The second stage of our research considers whether the size effect undermines Price to Book. We calculated quintile returns on the same 1,000 companies measured on a cap-weighted rather than equal-weighted basis. Table 2 reveals that B/P is again the worst value factor and tells a more nuanced story about the impact of size on Value performance. We would expect any successful factor to typically show the highest returns for quintile one, middling returns for the universe average, and the lowest returns for quintile five. However, six of the ten metrics in Table 2 show smaller return spreads in the Q1-Q5 column than they do for the Q1-Universe column. This result means that the most expensive quintile of these six factors outperformed the universe or, alternatively stated, that Q1 and Q5 both outperformed the average stock. This U-shaped factor payoff is unique to the cap-weighted study and suggests that a meaningful part of Value’s struggles of late has to do with the positive returns of very large and expensive companies such as SMC.

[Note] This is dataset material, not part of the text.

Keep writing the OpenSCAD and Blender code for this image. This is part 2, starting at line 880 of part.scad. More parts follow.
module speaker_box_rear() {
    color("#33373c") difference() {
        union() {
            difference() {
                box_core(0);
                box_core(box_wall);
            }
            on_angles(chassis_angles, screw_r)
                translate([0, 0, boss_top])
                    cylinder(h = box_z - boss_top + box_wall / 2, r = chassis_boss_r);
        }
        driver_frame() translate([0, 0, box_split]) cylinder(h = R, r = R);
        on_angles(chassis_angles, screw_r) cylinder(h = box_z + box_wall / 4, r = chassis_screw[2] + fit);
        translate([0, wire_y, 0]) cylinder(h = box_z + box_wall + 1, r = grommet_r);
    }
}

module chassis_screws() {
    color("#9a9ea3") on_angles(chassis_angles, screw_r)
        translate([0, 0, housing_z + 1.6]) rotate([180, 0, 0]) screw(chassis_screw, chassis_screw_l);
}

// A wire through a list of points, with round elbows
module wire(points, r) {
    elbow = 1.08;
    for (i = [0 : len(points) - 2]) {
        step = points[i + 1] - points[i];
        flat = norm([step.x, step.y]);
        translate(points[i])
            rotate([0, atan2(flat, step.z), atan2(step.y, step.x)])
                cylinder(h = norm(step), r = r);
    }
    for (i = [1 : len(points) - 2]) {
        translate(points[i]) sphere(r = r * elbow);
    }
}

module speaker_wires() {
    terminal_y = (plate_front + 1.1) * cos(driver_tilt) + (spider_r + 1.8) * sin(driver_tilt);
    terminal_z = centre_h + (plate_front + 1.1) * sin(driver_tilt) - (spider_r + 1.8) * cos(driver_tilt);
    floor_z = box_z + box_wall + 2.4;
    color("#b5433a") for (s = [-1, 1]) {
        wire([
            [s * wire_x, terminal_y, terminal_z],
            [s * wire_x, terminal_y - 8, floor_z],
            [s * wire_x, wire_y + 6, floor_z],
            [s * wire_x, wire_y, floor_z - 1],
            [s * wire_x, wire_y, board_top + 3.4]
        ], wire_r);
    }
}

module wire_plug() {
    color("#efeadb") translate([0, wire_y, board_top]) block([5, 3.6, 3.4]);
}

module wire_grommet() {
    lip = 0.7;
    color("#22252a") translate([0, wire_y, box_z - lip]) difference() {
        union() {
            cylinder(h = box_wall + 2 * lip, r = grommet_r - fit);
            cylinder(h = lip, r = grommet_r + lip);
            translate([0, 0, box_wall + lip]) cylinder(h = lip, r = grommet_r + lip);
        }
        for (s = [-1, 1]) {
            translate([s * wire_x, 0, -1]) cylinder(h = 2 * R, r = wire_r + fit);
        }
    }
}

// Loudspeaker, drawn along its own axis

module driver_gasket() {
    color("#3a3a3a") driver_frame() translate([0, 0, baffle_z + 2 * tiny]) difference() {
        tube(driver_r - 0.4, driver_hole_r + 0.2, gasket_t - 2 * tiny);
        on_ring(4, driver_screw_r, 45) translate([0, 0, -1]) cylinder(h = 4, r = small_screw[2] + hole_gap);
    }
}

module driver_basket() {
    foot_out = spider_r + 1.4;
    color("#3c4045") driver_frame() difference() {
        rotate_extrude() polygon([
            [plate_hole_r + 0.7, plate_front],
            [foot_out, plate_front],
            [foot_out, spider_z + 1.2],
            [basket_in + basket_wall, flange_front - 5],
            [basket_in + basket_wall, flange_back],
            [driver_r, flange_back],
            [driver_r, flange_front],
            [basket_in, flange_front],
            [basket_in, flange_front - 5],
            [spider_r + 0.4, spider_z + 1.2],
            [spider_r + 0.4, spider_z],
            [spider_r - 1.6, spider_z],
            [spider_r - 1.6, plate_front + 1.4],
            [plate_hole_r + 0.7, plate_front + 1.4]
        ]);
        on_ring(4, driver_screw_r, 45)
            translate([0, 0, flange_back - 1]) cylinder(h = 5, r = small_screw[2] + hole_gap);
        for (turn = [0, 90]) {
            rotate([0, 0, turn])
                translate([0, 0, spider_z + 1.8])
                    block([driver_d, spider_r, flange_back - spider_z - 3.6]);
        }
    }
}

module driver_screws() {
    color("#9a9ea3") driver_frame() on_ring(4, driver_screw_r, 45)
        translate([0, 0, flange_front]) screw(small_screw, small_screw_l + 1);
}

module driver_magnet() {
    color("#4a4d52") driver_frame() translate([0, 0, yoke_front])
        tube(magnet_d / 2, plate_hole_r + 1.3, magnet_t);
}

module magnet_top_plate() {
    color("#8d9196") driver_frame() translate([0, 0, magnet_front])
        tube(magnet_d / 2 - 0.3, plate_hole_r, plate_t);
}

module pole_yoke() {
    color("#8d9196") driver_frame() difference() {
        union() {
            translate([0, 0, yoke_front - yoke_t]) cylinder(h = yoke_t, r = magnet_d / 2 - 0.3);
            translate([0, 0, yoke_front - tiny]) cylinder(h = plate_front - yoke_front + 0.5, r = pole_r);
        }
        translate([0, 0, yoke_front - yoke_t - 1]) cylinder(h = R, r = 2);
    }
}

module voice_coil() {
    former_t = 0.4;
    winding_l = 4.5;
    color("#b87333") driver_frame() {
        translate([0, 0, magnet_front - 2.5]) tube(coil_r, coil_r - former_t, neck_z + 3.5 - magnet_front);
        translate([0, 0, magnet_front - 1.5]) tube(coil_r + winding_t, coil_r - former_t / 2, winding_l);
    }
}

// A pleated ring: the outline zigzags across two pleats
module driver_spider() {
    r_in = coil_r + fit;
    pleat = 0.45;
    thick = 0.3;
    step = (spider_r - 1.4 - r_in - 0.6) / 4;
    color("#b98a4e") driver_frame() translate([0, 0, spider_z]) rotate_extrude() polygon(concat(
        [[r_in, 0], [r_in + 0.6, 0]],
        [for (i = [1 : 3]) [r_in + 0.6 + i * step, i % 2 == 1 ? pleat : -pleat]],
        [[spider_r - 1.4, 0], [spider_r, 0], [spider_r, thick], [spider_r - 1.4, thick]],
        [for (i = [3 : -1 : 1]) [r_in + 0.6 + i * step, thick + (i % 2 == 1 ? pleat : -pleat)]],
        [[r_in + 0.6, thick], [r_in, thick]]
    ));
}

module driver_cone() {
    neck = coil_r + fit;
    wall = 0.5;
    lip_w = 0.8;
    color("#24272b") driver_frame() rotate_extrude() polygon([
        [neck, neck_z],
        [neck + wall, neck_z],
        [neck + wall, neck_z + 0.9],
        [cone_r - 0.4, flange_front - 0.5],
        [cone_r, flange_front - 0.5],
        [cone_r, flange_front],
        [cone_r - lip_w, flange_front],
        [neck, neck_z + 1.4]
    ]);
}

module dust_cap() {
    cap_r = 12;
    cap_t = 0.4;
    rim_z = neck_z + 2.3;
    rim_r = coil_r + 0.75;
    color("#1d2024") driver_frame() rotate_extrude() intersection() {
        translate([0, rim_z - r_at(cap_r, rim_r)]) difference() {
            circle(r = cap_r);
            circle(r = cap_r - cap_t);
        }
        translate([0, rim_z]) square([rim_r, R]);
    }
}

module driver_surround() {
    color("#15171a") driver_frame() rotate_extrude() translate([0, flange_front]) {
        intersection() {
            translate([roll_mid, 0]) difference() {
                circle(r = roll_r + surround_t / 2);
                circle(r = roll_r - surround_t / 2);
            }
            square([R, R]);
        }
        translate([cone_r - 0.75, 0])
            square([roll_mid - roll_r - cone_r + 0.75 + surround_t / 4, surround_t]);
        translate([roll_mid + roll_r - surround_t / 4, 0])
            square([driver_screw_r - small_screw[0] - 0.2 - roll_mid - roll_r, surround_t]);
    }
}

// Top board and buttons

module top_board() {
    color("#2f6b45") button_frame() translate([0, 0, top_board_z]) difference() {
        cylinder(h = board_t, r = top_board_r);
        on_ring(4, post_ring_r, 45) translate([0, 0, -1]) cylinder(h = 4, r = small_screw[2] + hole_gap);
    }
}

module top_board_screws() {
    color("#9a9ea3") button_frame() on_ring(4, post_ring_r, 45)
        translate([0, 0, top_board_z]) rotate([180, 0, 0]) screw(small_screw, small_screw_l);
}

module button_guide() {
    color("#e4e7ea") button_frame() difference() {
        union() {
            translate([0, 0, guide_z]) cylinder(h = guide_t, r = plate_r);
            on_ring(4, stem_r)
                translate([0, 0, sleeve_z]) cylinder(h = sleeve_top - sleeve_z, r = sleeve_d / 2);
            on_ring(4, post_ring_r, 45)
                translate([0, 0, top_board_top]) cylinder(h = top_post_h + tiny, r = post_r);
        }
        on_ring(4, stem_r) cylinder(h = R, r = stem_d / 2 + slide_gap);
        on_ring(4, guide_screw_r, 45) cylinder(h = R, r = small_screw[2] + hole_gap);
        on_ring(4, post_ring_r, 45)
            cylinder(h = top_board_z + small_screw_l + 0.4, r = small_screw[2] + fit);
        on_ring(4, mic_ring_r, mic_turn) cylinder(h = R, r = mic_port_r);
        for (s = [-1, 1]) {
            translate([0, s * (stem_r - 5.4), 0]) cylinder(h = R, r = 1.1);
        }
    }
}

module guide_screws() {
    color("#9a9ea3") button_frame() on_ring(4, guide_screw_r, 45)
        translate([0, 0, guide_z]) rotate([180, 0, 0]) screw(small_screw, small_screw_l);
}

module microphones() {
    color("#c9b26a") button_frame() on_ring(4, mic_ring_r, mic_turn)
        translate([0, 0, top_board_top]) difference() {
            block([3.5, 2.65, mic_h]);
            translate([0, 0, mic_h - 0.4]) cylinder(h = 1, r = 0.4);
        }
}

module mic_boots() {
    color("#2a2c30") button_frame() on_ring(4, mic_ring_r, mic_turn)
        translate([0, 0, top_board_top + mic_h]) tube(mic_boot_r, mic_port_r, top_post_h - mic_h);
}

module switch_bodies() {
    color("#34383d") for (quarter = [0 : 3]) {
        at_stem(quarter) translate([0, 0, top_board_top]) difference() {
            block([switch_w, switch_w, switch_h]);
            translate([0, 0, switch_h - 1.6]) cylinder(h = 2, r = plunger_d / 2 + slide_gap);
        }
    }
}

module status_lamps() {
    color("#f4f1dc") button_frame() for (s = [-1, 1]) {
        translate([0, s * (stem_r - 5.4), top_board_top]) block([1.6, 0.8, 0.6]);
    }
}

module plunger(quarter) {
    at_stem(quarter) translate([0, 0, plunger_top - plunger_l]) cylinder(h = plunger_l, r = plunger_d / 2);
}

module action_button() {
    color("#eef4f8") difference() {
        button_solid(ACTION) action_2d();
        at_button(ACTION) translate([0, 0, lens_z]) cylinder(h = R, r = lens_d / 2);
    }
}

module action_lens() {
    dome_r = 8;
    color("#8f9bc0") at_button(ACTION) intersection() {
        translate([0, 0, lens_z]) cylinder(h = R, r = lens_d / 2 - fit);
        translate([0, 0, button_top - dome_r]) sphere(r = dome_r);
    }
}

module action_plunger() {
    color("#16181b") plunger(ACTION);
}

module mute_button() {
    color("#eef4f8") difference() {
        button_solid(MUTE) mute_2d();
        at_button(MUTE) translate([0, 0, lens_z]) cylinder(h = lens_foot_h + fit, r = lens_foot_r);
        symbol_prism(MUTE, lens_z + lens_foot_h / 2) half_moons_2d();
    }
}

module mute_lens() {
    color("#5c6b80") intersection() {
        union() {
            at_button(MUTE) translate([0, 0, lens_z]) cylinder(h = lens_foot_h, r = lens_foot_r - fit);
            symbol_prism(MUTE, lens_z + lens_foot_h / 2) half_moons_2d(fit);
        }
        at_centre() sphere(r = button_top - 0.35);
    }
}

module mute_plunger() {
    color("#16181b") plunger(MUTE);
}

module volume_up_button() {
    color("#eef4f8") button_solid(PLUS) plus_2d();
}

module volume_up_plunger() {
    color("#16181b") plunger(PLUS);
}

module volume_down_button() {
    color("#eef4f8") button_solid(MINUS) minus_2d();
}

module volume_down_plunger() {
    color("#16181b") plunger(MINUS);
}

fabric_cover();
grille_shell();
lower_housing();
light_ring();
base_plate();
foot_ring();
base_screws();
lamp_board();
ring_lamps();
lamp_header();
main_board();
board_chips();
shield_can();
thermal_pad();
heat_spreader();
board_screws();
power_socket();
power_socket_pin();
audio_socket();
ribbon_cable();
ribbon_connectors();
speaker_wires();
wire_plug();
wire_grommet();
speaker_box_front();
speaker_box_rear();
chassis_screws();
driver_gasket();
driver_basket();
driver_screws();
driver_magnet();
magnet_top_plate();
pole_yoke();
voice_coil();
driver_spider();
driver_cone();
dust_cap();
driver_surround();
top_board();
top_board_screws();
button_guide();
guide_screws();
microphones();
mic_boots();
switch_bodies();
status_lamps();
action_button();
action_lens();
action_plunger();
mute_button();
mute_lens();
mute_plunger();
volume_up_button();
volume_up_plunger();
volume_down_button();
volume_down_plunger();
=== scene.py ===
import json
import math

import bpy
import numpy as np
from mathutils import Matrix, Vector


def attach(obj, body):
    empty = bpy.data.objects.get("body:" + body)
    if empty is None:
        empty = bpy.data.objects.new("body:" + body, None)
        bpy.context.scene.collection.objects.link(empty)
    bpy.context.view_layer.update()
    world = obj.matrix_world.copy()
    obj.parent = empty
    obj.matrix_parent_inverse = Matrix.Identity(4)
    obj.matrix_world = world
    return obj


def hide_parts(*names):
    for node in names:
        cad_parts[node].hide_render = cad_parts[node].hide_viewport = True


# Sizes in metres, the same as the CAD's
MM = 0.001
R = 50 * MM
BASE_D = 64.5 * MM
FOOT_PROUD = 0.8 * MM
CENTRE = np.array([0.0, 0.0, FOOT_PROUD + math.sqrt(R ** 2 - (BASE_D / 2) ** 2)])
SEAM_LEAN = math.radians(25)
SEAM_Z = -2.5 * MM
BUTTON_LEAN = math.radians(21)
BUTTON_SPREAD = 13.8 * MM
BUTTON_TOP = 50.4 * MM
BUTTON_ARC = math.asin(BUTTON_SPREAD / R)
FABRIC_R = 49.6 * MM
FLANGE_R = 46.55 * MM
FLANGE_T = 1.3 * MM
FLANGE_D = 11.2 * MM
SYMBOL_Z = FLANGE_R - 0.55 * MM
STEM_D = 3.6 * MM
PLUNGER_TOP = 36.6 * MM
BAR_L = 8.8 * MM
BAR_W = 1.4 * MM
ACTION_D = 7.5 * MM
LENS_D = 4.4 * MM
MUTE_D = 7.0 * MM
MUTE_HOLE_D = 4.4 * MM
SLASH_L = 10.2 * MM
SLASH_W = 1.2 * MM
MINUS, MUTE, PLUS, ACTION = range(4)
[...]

Chart 4 plots the cumulative wealth of our four-factor Value combination versus B/P using cap-weighted returns. Cheap B/P spends the entire period fluctuating around breakeven and actually finishes the period with a negative return spread against the universe. Meanwhile, the combined indicator chugged higher into early 2018, again suggesting that the long drought in Value has more to do with book value itself than the generic concept of buying cheapness—which we still find to be incredibly compelling.

Chart 4
Table 3

We performed a second size test by examining the returns for companies with market caps ranking from 1,001 through 2,000, which in today’s market equates to a range of $1.0 billion to $3.4 billion. Table 3 and Chart 5 summarize the effectiveness of value metrics in the SMID-cap universe, with similar but more extreme outcomes. B/P helped Value investors double their money over the time span versus an outright loss in the largest companies, but the Combo 4 indicator performed like a champ with cumulative wealth growing five-fold. Buying cheap and selling dear appears to work superbly in SMID-caps, but the B/P metric remains the dullest tool for the job.

Chart 5

The charts for the following stages look similar to the preceding charts so we omit them in the interest of brevity.

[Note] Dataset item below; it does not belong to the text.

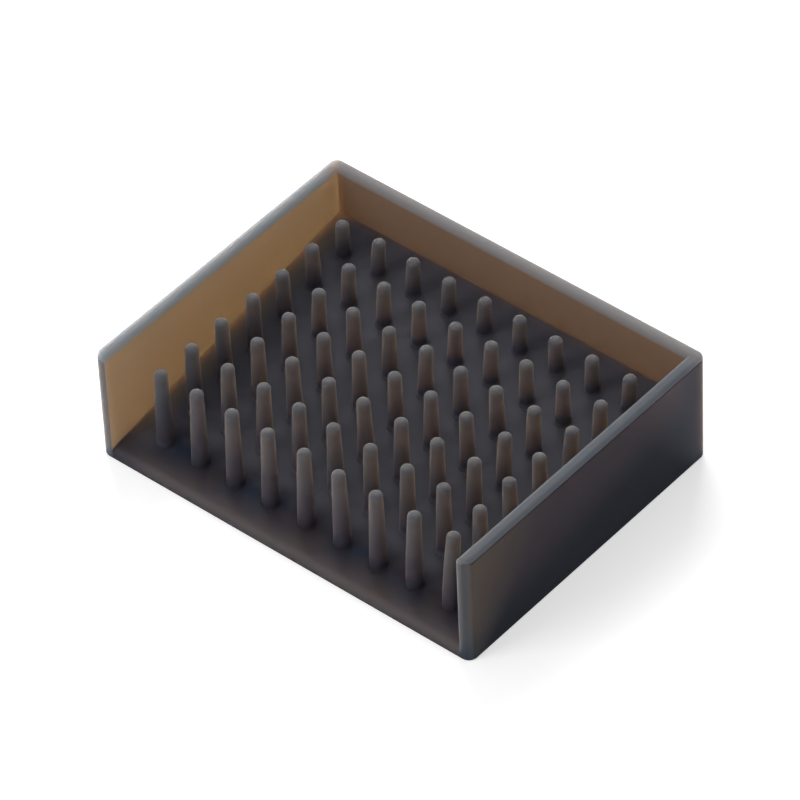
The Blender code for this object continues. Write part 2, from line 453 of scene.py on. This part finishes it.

Stage 3: Top 1,000 Equally Weighted And Sector Neutral

Table 4

Value aficionados have long understood that the style is dominated by certain sectors or themes such as Financials, Cyclicals, and Commodities. We tackled this potential bias by running Stage 3 of our research on a sector-neutral basis. Valuation metrics are applied at the sector level and then the cheapest quintile of each sector is rolled into an overall best Value quintile. Table 4 shows that the sector-neutral results (equally weighted) generally mirror the previous tables, and again slots Book to Price and Price to Sales as the worst performing factors.

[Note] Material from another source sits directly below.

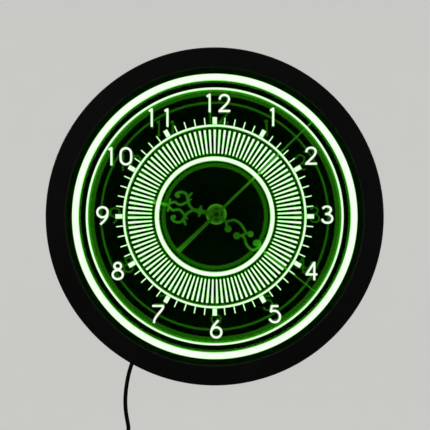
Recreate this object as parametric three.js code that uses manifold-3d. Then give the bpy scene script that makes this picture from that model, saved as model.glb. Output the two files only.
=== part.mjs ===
// Edge-lit acrylic wall clock: a moulded case, an engraved acrylic dial lit from its rim, a quartz
// movement with three hands, and a low-voltage lead with an inline switch and a USB plug.
// Millimetres, +Z up. The dial faces -Y and the wall is the plane y = 0. The origin is the point where
// the wall screw bears in the keyhole of the back cover.

import * as THREE from 'three';
import { mergeVertices } from 'three/addons/utils/BufferGeometryUtils.js';
import Module from 'manifold-3d';

const wasm = await Module();
wasm.setup();

// ---------------------------------------------------------------- driving dimensions

const FIT = 0.3; // gap between pieces that rest on or in each other
const RING_SIDES = 60; // facets of the large round pieces
const ROUND_SIDES = 16; // facets of small round pieces

// case
const CASE_RADIUS = 150;
const CASE_DEPTH = 52;
const SKIRT_WALL = 2.5;
const FLANGE_WIDTH = 17.7;
const FLANGE_THICK = 3;
const COVER_THICK = 2.5;
const SCREW_COUNT = 6;
const SCREW_INSET = 7.5; // screw circle inside the outer rim
const BOSS_RADIUS = 3.2;
const BOSS_LENGTH = 16;
const SCREW_HEAD_RADIUS = 2.7;
const SCREW_HEAD_HEIGHT = 1.5;
const SCREW_RADIUS = 1.4;
const SCREW_LENGTH = 12;
const GLAND_CLOCK_ANGLE = 210; // the lead leaves towards 7 o'clock
const GLAND_BACK = 10; // distance of the lead's exit from the wall

// dial, light and hand space
const ACRYLIC_THICK = 5;
const ACRYLIC_COVER = 3.7; // how far the flange covers the acrylic
const EDGE_GAP = 0.6; // acrylic edge to light strip
const STRIP_THICK = 1.6;
const CARRIER_WALL = 2.4;
const CARRIER_INSET = 2; // the wall of the hand space inside the acrylic's edge
const PLATE_THICK = 3;
const PLATE_OVERLAP = 2.3;
const RIB_WALL = 2.5;
const RIB_INSET = 0.5;
const SECOND_TIP_CLEARANCE = 10.5;
const MINUTE_TIP_CLEARANCE = 16.6;
const HUB = [1.5, 1.9]; // the hands turn this far right of and above the dial's centre

// keyhole hanger
const HANGER_INSET = 26; // wall screw inside the rib of the back cover
const KEYHOLE_SLOT = 4.8;
const KEYHOLE_ENTRY = 9.6;
const KEYHOLE_TRAVEL = 9;
const HANGER_WIDTH = 44;
const HANGER_HEIGHT = 26;
const HANGER_THICK = 1.2;

// movement: outer shell and AA cell
const CELL_LENGTH = 50.5;
const CELL_DIAMETER = 14.2;
const CELL_NUB = 1.1;
const CELL_END_GAP = 1.55;
const MOVEMENT_WALL = 1.2;
const MOVEMENT_TOP = 28; // above the hand arbor
const TRAIN_BELOW = 11.2; // room for the train below the hand arbor
const CHAMBER_DEPTH = 14.5;
const LID_THICK = 1.5;
const MOVEMENT_STAND = 3.6; // movement's back to the wall
const GASKET_THICK = 0.8;
const GASKET_RADIUS = 10;
const OPENING_MARGIN = 2; // back cover's cut-out round the movement
const OPENING_CORNER = 4;
const KNOB_RADIUS = 6;
const KNOB_THICK = 2.1;

// nested pipes on the dial's centre, from the inside out
const ARBOR_RADIUS = 0.55;
const PIPE_CLEARANCE = 0.2;
const CANNON_WALL = 0.85;
const HOUR_PIPE_WALL = 0.7;
const BUSH_WALL = 1.3;
const BUSH_LENGTH = 8.3; // in front of the lid
const WASHER_RADIUS = 9.8;
const WASHER_THICK = 0.8;
const NUT_ACROSS_FLATS = 11;
const NUT_THICK = 2.2;

// gear train: modules, teeth and levels behind the lid's inner face
const MOTION_MODULE = 0.45;
const INTERMEDIATE_DISTANCE = 9;
const THIRD_MODULE = 0.28;
const TEETH = {
  hourWheel: 32,
  motionPinion: 8,
  motionWheel: 30,
  cannonPinion: 10,
  knobPinion: 12,
  driveWheel: 60,
  intermediatePinion: 8,
  intermediateWheel: 64,
  secondsPinion: 8,
  secondsWheel: 40,
  thirdPinion: 8,
  thirdWheel: 36,
  rotorPinion: 6,
};
const FINE_WHEEL_TEETH = 30; // wheels from here up have pointed teeth
const LEVEL = {
  hourWheel: [0.4, 1.4],
  motionPinion: [0.4, 1.9],
  motionWheel: [1.9, 2.8],
  cannonPinion: [1.7, 2.9],
  driveWheel: [3.3, 4.1],
  intermediatePinion: [3.1, 4.8],
  intermediateWheel: [4.8, 5.5],
  secondsPinion: [4.6, 5.7],
  trainPlate: [5.9, 6.7],
  secondsWheel: [7.2, 7.9],
  thirdPinion: [7.0, 8.5],
  thirdWheel: [8.5, 9.2],
  rotorPinion: [8.3, 9.7],
  magnet: [9.7, 12.2],
  stator: [10.3, 11.1],
  board: [11.6, 12.4],
};

// hands: distance of each hand's middle from the dial plate, its clock angle and its thickness
const HAND_THICK = 0.6;
const HOUR_HAND = { stand: 4.6, angle: 281 };
const MINUTE_HAND = { stand: 7.7, angle: 128 };
const SECOND_HAND = { stand: 10.7, angle: 46 };
const SECOND_TAIL = 49;
const HOUR_SHARE = 0.6644; // the hour hand's length as a share of the minute hand's

// lead, its coil and what is on it
const CORD_DIAMETER = 4;
const CORD_SIDES = 10;
const COIL_CENTRE = [4.3, -115.8]; // x and z, from the lead's exit
const COIL_INNER = 16.2;
const COIL_OUTER = 29.8;
const COIL_BACK = 2; // coil to wall
const COIL_DEPTH = 16.6;
const TIE_WIDTH = 8;
const TIE_THICK = 1;
const SWITCH_SIZE = [14, 11, 36];
const SWITCH_TOP = -157.8;
const SLIDER_TRAVEL = 4;
const PLUG_TOP = -215.8;
const PLUG_BODY = [15.6, 8, 26];
const PLUG_SHELL = [12, 4.5, 12.4];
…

Stage 4: Top 1,000 Excluding Financials And Real Estate

Table 5

Previous Leuthold Group research into Value’s lost decade identified the Financial sector as a key contributor to poor style returns following the credit crisis of 2008. In Stage 4, we wrap up our analysis by excluding Financials and Real Estate from the universe and calculated equally-weighted returns on the remaining companies. Table 5 confirms that valuation metrics based on earnings and cash flow have done very well for themselves and excluding Financials and Real Estate does not change the narrative. We dismiss the “too many Financials” hypothesis as the root cause of B/P’s shortfall.

What Ails Price To Book?

There are several reasonable explanations for the loss of efficacy in Price to Book valuation over the years, three of which we find particularly convincing.

  1. Accounting practices that route more items (write-offs, adjustments, mark to market, etc.) through the equity account serve to disconnect it from ongoing business operations.
  2. The importance of intellectual property to economic value is increasingly substituting for the bricks and mortar of bygone days. Many of the most valuable assets in today’s business world never make it to the balance sheet or are valued at prices far removed from their true worth.
  3. Debt-financed buybacks reduce book value without affecting productive assets, and the companies most able to execute debt for equity swaps—and thus appear more expensive than they otherwise would—are profitable blue chips with excellent cash flow prospects.

We do not see any reason to suspect that these influences will reverse course over time; in fact, our guess is that future changes to accounting regulations will make book value an even less relevant measure of a company’s authentic economic value.

Research Takeaways

  • We think P/B is a valuable tool for measuring relative pricing across time and across markets. Few other metrics have the long, continuous history and wide availability for numerous indexes, countries, and sectors, making comparative judgments about valuation easy and meaningful for market analysis.
  • Know your index: S&P, FTSE, Russell, and MSCI all use P/B in their calculation of Value and Growth indexes. To the extent an index relies on P/B, it may fail to capture the positive impact of the more successful value measures we have examined.
  • Despite its history, simplicity, and common usage, we encourage quantitative investors to focus on the better-performing value metrics and eschew P/B and P/S due to their lack of efficacy in identifying outperformance. The basic ratios of Price to Book and Price to Sales are easy to calculate and are applicable to most industries, but they fall short in the task of identifying alpha opportunities. Quant analysts are better served by developing a robust value analysis around the top performing metrics.
  • Shifting away from P/B will alter the sector and thematic makeup of universes, indexes, and portfolios. We remind Value analysts to be aware of the different sector tilts generated by each value ratio and to interpret the resulting positions in that light.